Up to and including the line containing "translate([0, 0, -board_t", please reproduce the lines of the listing below, starting from the top.

* start DATA SECTION *

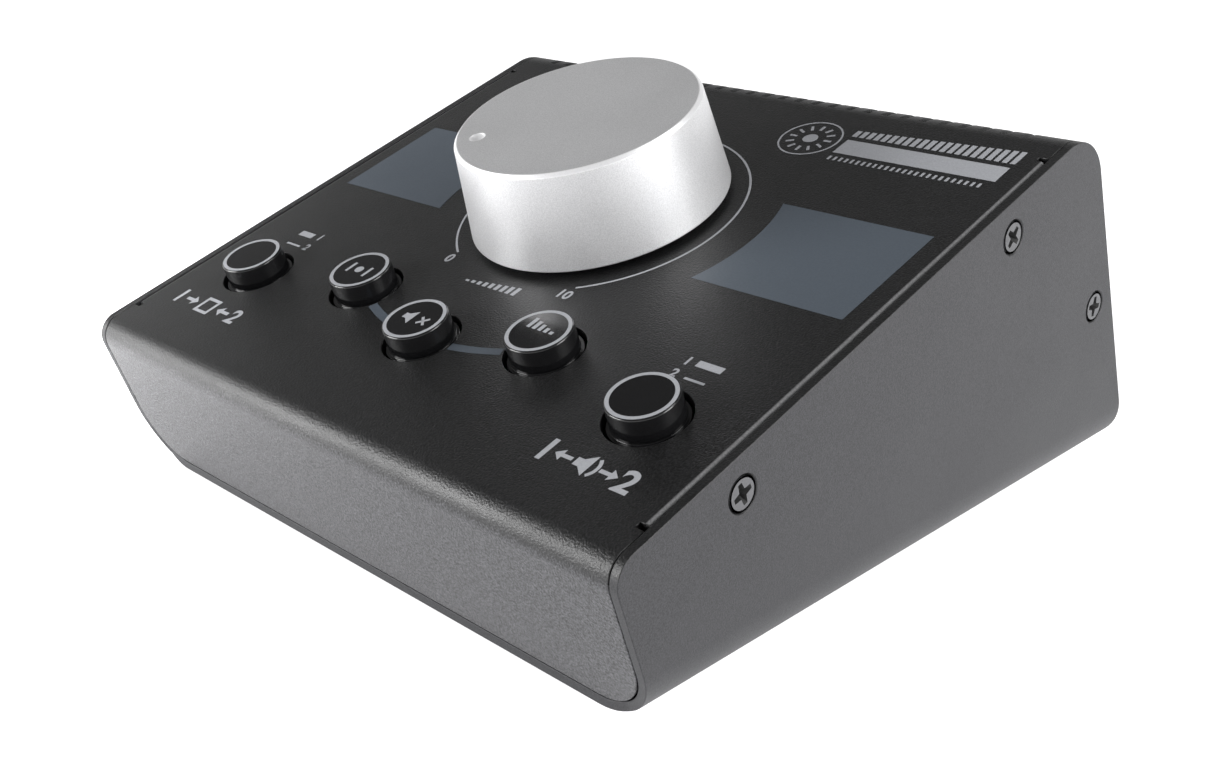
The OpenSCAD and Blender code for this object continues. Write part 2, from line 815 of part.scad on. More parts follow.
module coil(r, wire, turns, length) {
    rise = (length - 2 * wire) / turns;
    rings = turns * rings_per_turn;
    points = [
        for (j = [0 : rings], p = coil_ring(r, wire, 360 * j / rings_per_turn, rise))
            p + [0, 0, wire]
    ];
    sides = [
        for (j = [0 : rings - 1], k = [0 : wire_sides - 1])
            let (
                a = j * wire_sides + k,
                b = j * wire_sides + (k + 1) % wire_sides
            )
            each [[a, a + wire_sides, b], [b, a + wire_sides, b + wire_sides]]
    ];
    last = rings * wire_sides;
    polyhedron(
        points,
        concat(
            [[for (k = [0 : wire_sides - 1]) k]],
            sides,
            [[for (k = [wire_sides - 1 : -1 : 0]) last + k]]
        )
    );
}

module return_spring(i)
    color([0.7, 0.7, 0.7])
        on_top(buttons[i][0], buttons[i][1], spring_low)
            coil(spring_r, spring_wire_r, spring_turns, spring_l);

switch_pin_places = [
    for (b = buttons, x = switch_pin_x, s = switch_pin_rows) [b[0] + x, b[1] + s]
];

module switch_pins()
    color([0.8, 0.78, 0.7])
        for (p = switch_pin_places)
            on_top(p[0], p[1])
                centred_box(switch_pin, switch_pin, board_t + pin_end, board_low - pin_end);

// ---- boards -----------------------------------------------------------------

// A hole through a board whose upper face is at z = 0
module board_hole(r)
    translate([0, 0, -board_t - past]) cylinder(h = board_t + 2 * past, r = r);

module control_board()
    color([0.1, 0.35, 0.2])
        difference() {
            on_top(0, board_front, board_low)
                translate([-board_half, 0, 0])
                    cube([2 * board_half, board_back - board_front, board_t]);
            for (p = switch_pin_places)
                on_top(p[0], p[1], board_top) board_hole(pin_hole_r);
            for (p = pot_pin_places)
                on_top(p[0], p[1], board_top) board_hole(pin_hole_r);
            for (x = header_cols_x, row = header_rows)
                on_top(header_x + x, control_header_s + row, board_top) board_hole(pin_hole_r);
            for (p = standoffs)
                on_top(p[0], p[1], board_top) board_hole(screw_hole_r);
        }

module control_board_parts()
    color([0.75, 0.7, 0.6])
        for (i = [0 : chip_n - 1], s = chip_rows)
            on_top(-standoff_x + i * chip_pitch, s, board_low)
                centred_box(chip_w, chip_l, chip_h, -chip_h);

module board_standoffs()
    color([0.75, 0.72, 0.62])
        for (p = standoffs)
            on_top(p[0], p[1], board_top)
                difference() {
                    hex(standoff_af, board_drop);
                    translate([0, 0, -past])
                        cylinder(h = board_screw_l + past, r = screw_r + thread_gap);
                }

module board_screws()
    color([0.72, 0.72, 0.74])
        for (p = standoffs)
            on_top(p[0], p[1], board_low)
                difference() {
                    union() {
                        translate([0, 0, -pan_head_h]) cylinder(h = pan_head_h, r = pan_head_r);
                        translate([0, 0, -slack]) cylinder(h = board_screw_l, r = screw_r);
                    }
                    translate([0, 0, -pan_head_h]) mirror([0, 0, 1]) cross_recess();
                }

// ---- jacks ------------------------------------------------------------------

module on_jack(i) on_rear(jack_first + i * jack_pitch, jack_t) children();

module jack_housing(i)
    color([0.12, 0.12, 0.13])
        on_jack(i)
            difference() {
                centred_box(jack_side, jack_side, jack_depth, -sheet_t - jack_depth);
                translate([0, 0, -sheet_t - jack_seat])
                    cylinder(h = jack_seat + past, r = bushing_r + seat_fit);
                translate([0, 0, -sheet_t - jack_depth + jack_end_wall])
                    cylinder(h = jack_depth, r = jack_chamber_r);
                // pockets for the contact springs, open at the bottom
                for (c = spring_contacts)
                    translate([0, 0, c[1]]) rotate([0, c[0], 0])
                        translate([
                            jack_chamber_r - contact_bump, -jack_side / 2 - past,
                            -contact_l / 2 - end_gap
                        ])
                            cube([
                                contact_x + contact_t + end_gap - jack_chamber_r + contact_bump,
                                jack_side / 2 + past + contact_high + end_gap,
                                contact_l + 2 * end_gap
                            ]);
                translate([
                    -contact_leg_w / 2 - end_gap, -jack_side / 2 - past,
                    sleeve_out - contact_t / 2 - end_gap
                ])
                    cube([
                        contact_leg_w + 2 * end_gap, jack_side / 2 + past - bushing_r + end_gap,
                        contact_t + 2 * end_gap
                    ]);
            }

contact_legs = concat(
    [for (c = spring_contacts) [(contact_x + contact_t / 2) * cos(c[0]), c[1]]],
    [[0, sleeve_out]]
);

module jack_contacts() {
    leg_low = -jack_side / 2 - board_t - pin_end;
    color([0.8, 0.78, 0.68])
        for (i = [0 : jack_n - 1])
            on_jack(i) {
                for (c = spring_contacts)
                    translate([0, 0, c[1]]) rotate([0, c[0], 0]) {
                        translate([contact_x, contact_foot, -contact_l / 2])
                            cube([contact_t, contact_high - contact_foot, contact_l]);
                        translate([contact_x, leg_low, -contact_leg_w / 2])
                            cube([contact_t, contact_foot - leg_low + slack, contact_leg_w]);
                        // the bump that bears on the plug
                        translate([contact_x - contact_bump, -contact_bump, -contact_bump])
                            cube([contact_bump + slack, 2 * contact_bump, 2 * contact_bump]);
                    }
                translate([-contact_leg_w / 2, leg_low, sleeve_out - contact_t / 2])
                    cube([contact_leg_w, -leg_low - bushing_r - seat_fit, contact_t]);
            }
}

module jack_bushings()
    color([0.78, 0.78, 0.8])
        for (i = [0 : jack_n - 1])
            on_jack(i)
                difference() {
                    rotate_extrude()
                        polygon([
                            [0, bushing_low], [bushing_r, bushing_low],
                            [bushing_r, bushing_nose - bushing_edge],
                            [bushing_r - bushing_edge, bushing_nose], [0, bushing_nose]
                        ]);
                    translate([0, 0, bushing_low - past])
                        cylinder(h = bushing_nose - bushing_low + 2 * past, r = jack_bore_r);
                }

module jack_washers()
    color([0.75, 0.75, 0.76])
        for (i = [0 : jack_n - 1])
            on_jack(i) tube(jack_washer_r, bushing_r + loose_fit, jack_washer_h);

module jack_nuts()
    color([0.74, 0.74, 0.76])
        for (i = [0 : jack_n - 1])
            on_jack(i)
                translate([0, 0, jack_washer_h])
                    difference() {
                        hex(jack_nut_af, jack_nut_h);
                        translate([0, 0, -past])
                            cylinder(h = jack_nut_h + 2 * past, r = bushing_r + thread_gap);
                    }

// The board that the jacks stand on lies square to the back panel, below their row. Its own
// frame has Z up out of its upper face, and Y from the back panel inwards
module on_jack_board(x = 0, depth = 0)
    on_rear(x, jack_board_t, -depth) rotate([-90, 0, 0]) children();

module jack_board()
    color([0.1, 0.35, 0.2])
        difference() {
            on_jack_board(0, sheet_t + jack_board_gap)
                translate([-jack_board_half, 0, -board_t])
                    cube([
                        2 * jack_board_half, jack_board_depth - sheet_t - jack_board_gap, board_t
                    ]);
            for (i = [0 : jack_n - 1], p = contact_legs)
                on_jack(i)
                    translate([p[0], -jack_side / 2, p[1]])
                        rotate([-90, 0, 0]) board_hole(pin_hole_r);
            for (x = header_cols_x, leg = jack_header_legs)
                on_jack_board(header_x + x, jack_header_depth - leg) board_hole(pin_hole_r);
        }

module jack_board_parts()
    color([0.75, 0.7, 0.6])
        for (i = [0 : jack_n / 2], depth = chip_depths)
            on_jack_board(jack_first + i * jack_pitch, depth) centred_box(chip_l, chip_w, chip_h);

// ---- ribbon link between the boards -----------------------------------------

// Places its children where a header's pins come through its floor, and just below it
module at_header_pins()
    for (x = header_cols_x, row = header_rows) translate([x, row, -past / 2]) children();

// A header in its own frame: it stands on z = 0 and opens upwards
module header_shroud()
    difference() {
        centred_box(header_l, header_w, header_h);
        centred_box(
            header_l - 2 * header_wall, header_w - 2 * header_wall, header_h, header_floor
        );
        at_header_pins() cylinder(h = header_floor + past, r = pin_hole_r);
    }

module ribbon_plug()
    translate([0, 0, header_h - plug_in])
        difference() {
            centred_box(plug_l, plug_w, plug_in + plug_out);
            at_header_pins() cylinder(h = header_pin_up, r = pin_hole_r);
        }

module on_control_header()
    on_top(header_x, control_header_s, board_low) rotate([180, 0, 0]) children();
module on_jack_header()
    on_jack_board(header_x, jack_header_depth)
        translate([0, 0, header_w / 2]) rotate([-90, 0, 0]) children();

module control_header() color([0.1, 0.1, 0.11]) on_control_header() header_shroud();
module jack_header() color([0.1, 0.1, 0.11]) on_jack_header() header_shroud();

module header_pins()
    color([0.85, 0.7, 0.35]) {
        on_control_header()
            for (x = header_cols_x, row = header_rows)
                translate([x, row, 0])
                    centred_box(
                        header_pin, header_pin, board_t + pin_end + header_pin_up,
                        -board_t - pin_end
                    );
        // these pins are bent down behind their header
        on_jack_board(header_x, jack_header_depth)
            for (x = header_cols_x, i = [0, 1]) {
                high = header_w / 2 + header_rows[i];
                leg = jack_header_legs[i];
                translate([x - header_pin / 2, -leg - header_pin / 2, high - header_pin / 2])
                    cube([header_pin, leg + header_pin / 2 + header_pin_up, header_pin]);
                translate([x, -leg, -board_t - pin_end])
                    centred_box(header_pin, header_pin, high + board_t + pin_end);
            }
    }

module ribbon_plugs()
    color([0.13, 0.13, 0.14]) {
        on_control_header() ribbon_plug();
        on_jack_header() ribbon_plug();
    }

module ribbon_cable() {
    plug_face = header_h + plug_out;
    from = rear_point(jack_board_t + header_w / 2, -jack_header_depth - plug_face);
    to = top_point(control_header_s, board_low - plug_face);
    // the straight ways out of the two plugs meet at the corner
    u = [-cos(rear_lean), -sin(rear_lean)];
    v = [sin(top_slope), -cos(top_slope)];
    corner = from + u * cross(to - from, v) / cross(u, v);
    // the bend ends before the plugs
    straight = min(norm(corner - from), norm(corner - to));
    bend_r = min(ribbon_bend_r, straight * tan(corner_half(from, corner, to)));
    half_t = ribbon_t / 2;
    color([0.6, 0.62, 0.65])
        in_place()
            across(ribbon_w, header_x)
                polygon(once_bent(
                    square_off(from, corner, to, -half_t), inward(from, corner, to, -half_t),
                    square_off(to, corner, from, -half_t), bend_r + half_t, ribbon_t
                ));
}

// ---- the parts --------------------------------------------------------------

top_cover();
base_tray();
side_screws();
press_nuts();
rubber_feet();
volume_knob_shell();
volume_knob_core();
volume_shaft();
volume_wipers();
volume_pot_body();
volume_pot_bushing();
volume_pot_washer();
volume_pot_nut();
volume_pot_pins();
button_cap(0);  // source_button
button_cap(1);  // mono_button
button_cap(2);  // mute_button
button_cap(3);  // dim_button
button_cap(4);  // monitor_button
plunger(0);  // source_plunger
plunger(1);  // mono_plunger
plunger(2);  // mute_plunger
plunger(3);  // dim_plunger
plunger(4);  // monitor_plunger
return_spring(0);  // source_spring
return_spring(1);  // mono_spring
return_spring(2);  // mute_spring
return_spring(3);  // dim_spring
return_spring(4);  // monitor_spring
switch_housing(0);  // source_switch
switch_housing(1);  // mono_switch
switch_housing(2);  // mute_switch
switch_housing(3);  // dim_switch
switch_housing(4);  // monitor_switch
switch_pins();
control_board();
control_board_parts();
board_standoffs();
board_screws();
jack_housing(0);  // source_a_left_jack
jack_housing(1);  // source_a_right_jack
jack_housing(2);  // source_b_left_jack
jack_housing(3);  // source_b_right_jack
jack_housing(4);  // monitor_a_left_jack
jack_housing(5);  // monitor_a_right_jack
jack_housing(6);  // monitor_b_left_jack
jack_housing(7);  // monitor_b_right_jack
jack_bushings();
jack_contacts();
jack_washers();
jack_nuts();
jack_board();
jack_board_parts();
control_header();
jack_header();
header_pins();
ribbon_plugs();
ribbon_cable();
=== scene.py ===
"""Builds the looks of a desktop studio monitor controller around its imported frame.

All lengths are in metres. Two frames follow the case: on the panel, x runs to the right, s up
the slope from the top's sharp front corner and h off the panel; on the back, x runs to the
right, t up the back panel from its foot and out away from it.
"""

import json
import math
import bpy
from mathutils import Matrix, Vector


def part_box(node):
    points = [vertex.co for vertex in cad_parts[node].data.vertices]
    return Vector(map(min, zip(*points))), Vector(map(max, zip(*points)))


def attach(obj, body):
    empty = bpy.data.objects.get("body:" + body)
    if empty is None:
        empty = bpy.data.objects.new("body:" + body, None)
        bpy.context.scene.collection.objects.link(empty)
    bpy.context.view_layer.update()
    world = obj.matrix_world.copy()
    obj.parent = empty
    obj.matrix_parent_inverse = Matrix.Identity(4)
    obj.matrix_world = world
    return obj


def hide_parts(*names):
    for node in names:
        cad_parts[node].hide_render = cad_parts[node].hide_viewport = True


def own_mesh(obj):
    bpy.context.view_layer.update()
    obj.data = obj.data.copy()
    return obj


bl_info = {
    "name": "Monitor Controller",
    "version": (1, 0, 0),
    "blender": (4, 5, 0),
    "location": "3D View > Sidebar > Controller",
    "description": "Builds a desktop monitor controller with knob, push buttons and jacks",
    "category": "Add Mesh",
}

import bmesh
import bpy
from bpy.props import FloatProperty, FloatVectorProperty, IntProperty, PointerProperty
from mathutils import Matrix, Vector
from mathutils.geometry import delaunay_2d_cdt

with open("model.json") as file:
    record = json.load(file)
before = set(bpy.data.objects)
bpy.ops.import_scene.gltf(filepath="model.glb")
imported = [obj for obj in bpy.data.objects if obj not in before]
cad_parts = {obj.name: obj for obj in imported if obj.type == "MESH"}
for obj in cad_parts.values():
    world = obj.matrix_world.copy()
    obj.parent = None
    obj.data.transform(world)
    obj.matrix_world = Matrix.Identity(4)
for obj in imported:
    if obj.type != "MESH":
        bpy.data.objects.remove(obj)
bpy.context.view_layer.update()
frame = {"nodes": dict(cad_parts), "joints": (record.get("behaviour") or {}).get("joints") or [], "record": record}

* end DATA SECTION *

● **THE OUTPUT**:
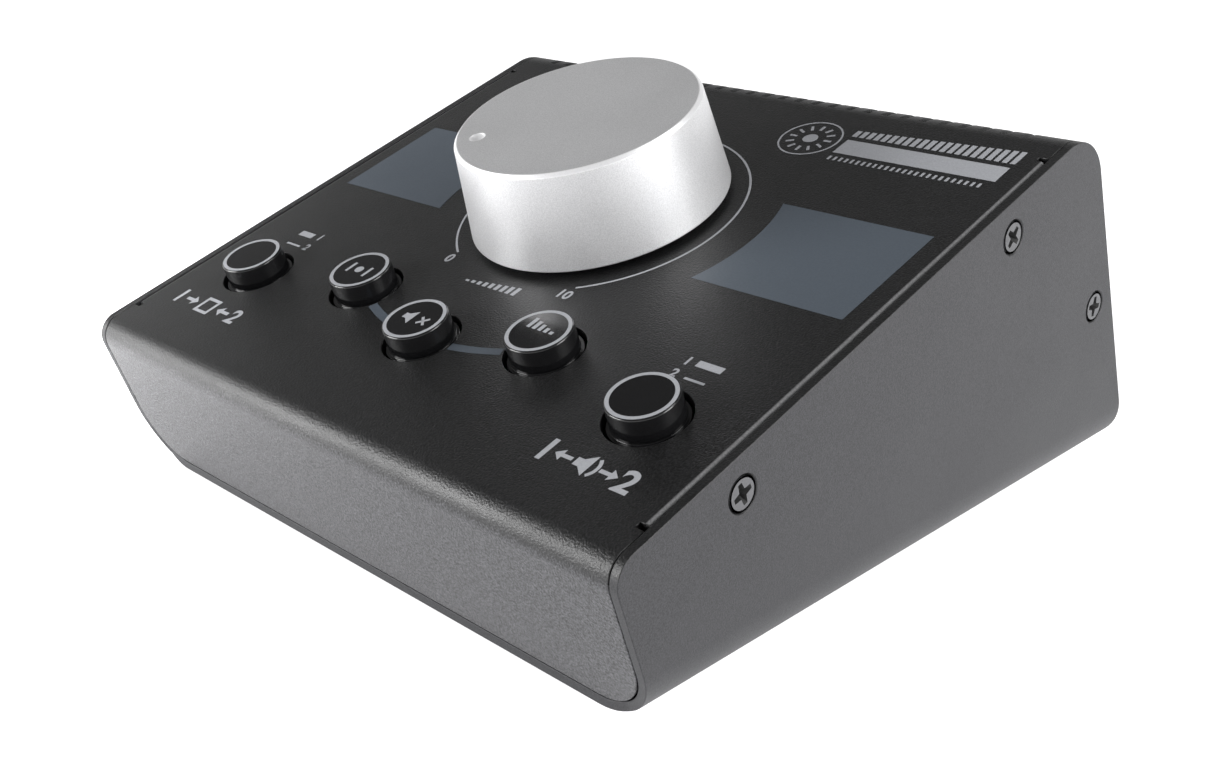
The OpenSCAD and Blender code for this object continues. Write part 2, from line 815 of part.scad on. More parts follow.
module coil(r, wire, turns, length) {
    rise = (length - 2 * wire) / turns;
    rings = turns * rings_per_turn;
    points = [
        for (j = [0 : rings], p = coil_ring(r, wire, 360 * j / rings_per_turn, rise))
            p + [0, 0, wire]
    ];
    sides = [
        for (j = [0 : rings - 1], k = [0 : wire_sides - 1])
            let (
                a = j * wire_sides + k,
                b = j * wire_sides + (k + 1) % wire_sides
            )
            each [[a, a + wire_sides, b], [b, a + wire_sides, b + wire_sides]]
    ];
    last = rings * wire_sides;
    polyhedron(
        points,
        concat(
            [[for (k = [0 : wire_sides - 1]) k]],
            sides,
            [[for (k = [wire_sides - 1 : -1 : 0]) last + k]]
        )
    );
}

module return_spring(i)
    color([0.7, 0.7, 0.7])
        on_top(buttons[i][0], buttons[i][1], spring_low)
            coil(spring_r, spring_wire_r, spring_turns, spring_l);

switch_pin_places = [
    for (b = buttons, x = switch_pin_x, s = switch_pin_rows) [b[0] + x, b[1] + s]
];

module switch_pins()
    color([0.8, 0.78, 0.7])
        for (p = switch_pin_places)
            on_top(p[0], p[1])
                centred_box(switch_pin, switch_pin, board_t + pin_end, board_low - pin_end);

// ---- boards -----------------------------------------------------------------

// A hole through a board whose upper face is at z = 0
module board_hole(r)
    translate([0, 0, -board_t - past]) cylinder(h = board_t + 2 * past, r = r);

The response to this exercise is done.